Tutto ciò considerato, era dichiarata l’illegittimità costituzionale dell’art. 629 cod. pen. – per violazione degli artt. 3 e 27, terzo comma, Cost., assorbita la censura di cui al primo comma dello stesso art. 27 – nella parte in cui non prevede che la pena da esso comminata è diminuita in misura non eccedente un terzo quando per la natura, la specie, i mezzi, le modalità o circostanze dell’azione, ovvero per la particolare tenuità del danno o del pericolo, il fatto risulti di lieve entità.

4. Conclusioni


Con la pronuncia in esame, la Consulta ha dichiarato l’illegittimità costituzionale dell’art. 629 del codice penale, nella parte in cui non prevede che la pena da esso comminata è diminuita in misura non eccedente un terzo quando per la natura, la specie, i mezzi, le modalità o circostanze dell’azione, ovvero per la particolare tenuità del danno o del pericolo, il fatto risulti di lieve entità.
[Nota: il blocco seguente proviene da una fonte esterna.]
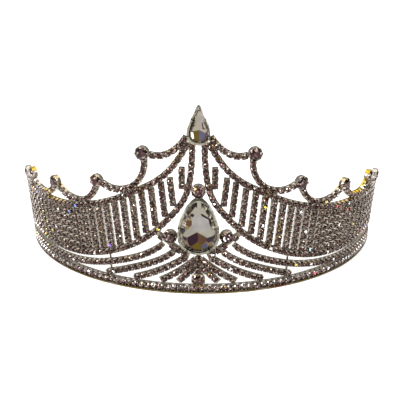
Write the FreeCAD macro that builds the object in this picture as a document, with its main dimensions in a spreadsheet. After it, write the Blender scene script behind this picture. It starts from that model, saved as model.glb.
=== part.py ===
import FreeCAD, Part
import math
import os
import Sketcher

# A rhinestone tiara: a flat strip bent to an open ring carries rows of small square
# cups with a round stone in each, soldered into a lattice that flares outwards.
# Every chain is drawn on a flat pattern (u along the band from the centre line,
# v up from the table) and wrapped on the flared ring.

DIMENSIONS = [
    ("ring_radius", 73.7, "middle of the chains, at the table"),
    ("ring_centre", 47.74, "ring axis behind the origin"),
    ("flare_angle", 4.0, "outward lean of the lattice, degrees"),
    ("end_angle", 78.6, "half opening of the band, degrees"),
    ("strip_height", 0.6, "base strip"),
    ("strip_outer", 75.0, "outer radius of the base strip"),
    ("strip_width", 2.5, "radial width of the base strip"),
    ("pitch", 2.5, "distance between stones in a chain"),
    ("cup_side", 2.45, "square cup"),
    ("cup_height", 1.1, "square cup"),
    ("cup_seat", -0.45, "underside of the cups from the middle of the chains"),
    ("stone_diameter", 2.2, "small round stone"),
    ("stone_girdle", 0.12, "straight edge of the small stone"),
    ("stone_height", 0.5, "small stone above its cup"),
    ("stone_table", 1.2, "flat top of the small stone"),
    ("wire_width", 2.1, "flat wire behind each chain"),
    ("wire_back", -1.15, "back face of the flat wire"),
    ("accent_diameter", 5.1, "cup of a large round stone"),
    ("accent_height", 2.0, "cup of a large round stone"),
    ("accent_seat", -1.15, "underside of the large cups"),
    ("accent_stone", 4.6, "large round stone"),
    ("accent_girdle", 0.25, "straight edge of the large stone"),
    ("accent_crown", 0.9, "large stone above its cup"),
    ("accent_table", 2.5, "flat top of the large stone"),
    ("strut_diameter", 0.8, "plain wire struts"),
    ("strut_lift", -1.55, "middle of the struts, behind the chains"),
    ("pear_wall", 0.8, "wall of both pear settings"),
    ("big_pear_base", 16.1, "bottom of the large pear setting"),
    ("big_pear_depth", 3.4, "large pear setting, front to back"),
    ("big_pear_seat", -1.7, "back of the large pear setting"),
    ("big_pear_crown", 1.5, "large pear stone above its setting"),
    ("top_pear_base", 56.9, "bottom of the upper pear setting"),
    ("top_pear_depth", 2.8, "upper pear setting, front to back"),
    ("top_pear_seat", -1.4, "back of the upper pear setting"),
    ("top_pear_crown", 1.2, "upper pear stone above its setting"),
    ("prong_diameter", 0.8, "prongs of the pear settings"),
    ("prong_reach", 0.9, "prongs over the edge of the stone"),
    ("claw_diameter", 1.4, "claw at the tip of the upper pear"),
    ("claw_reach", 0.9, "the claw over the edge of the stone"),
]

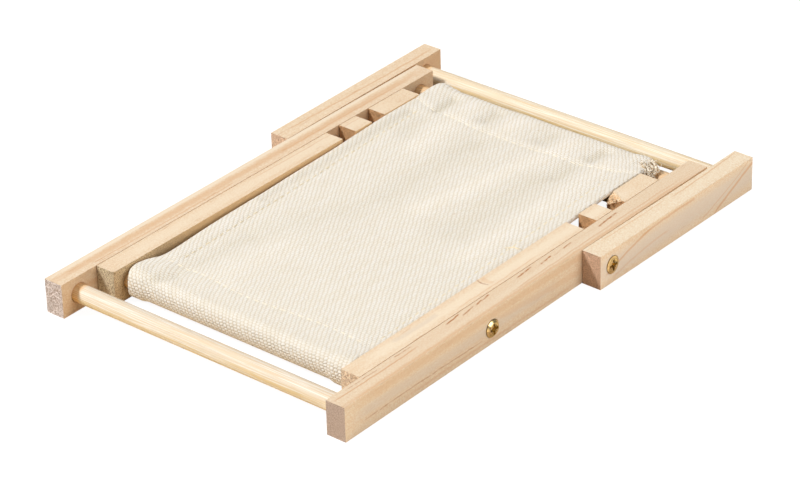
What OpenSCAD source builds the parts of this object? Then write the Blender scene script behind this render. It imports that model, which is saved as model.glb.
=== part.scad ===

Di conseguenza, per effetto di questa pronuncia, sarà adesso chiedere una diminuente di pena, nella misura non eccedente un terzo (si tratta quindi di una attenuante ad effetto comune), allorché, per la natura, la specie, i mezzi, le modalità o circostanze dell’azione, ovvero per la particolare tenuità del danno o del pericolo, il fatto risulti di lieve entità (i cui indici, da cui potere desumere ciò, sono individuati dalla giurisprudenza di legittimità nell’estemporaneità della condotta, scarsità dell’offesa personale alla vittima, esiguità delle somme estorte e assenza di profili organizzativi).
Ciò posto, il giudizio in ordine a quanto statuito in codesto provvedimento, poiché tende a garantire una pena, per questo reato, proporzionale al fatto commesso, ove esso sia di lieve entità, attraverso l’introduzione di una sorta di «valvola di sicurezza» che consenta al giudice di moderare la pena, onde adeguarla alla gravità concreta del fatto estorsivo, non può che essere che positivo.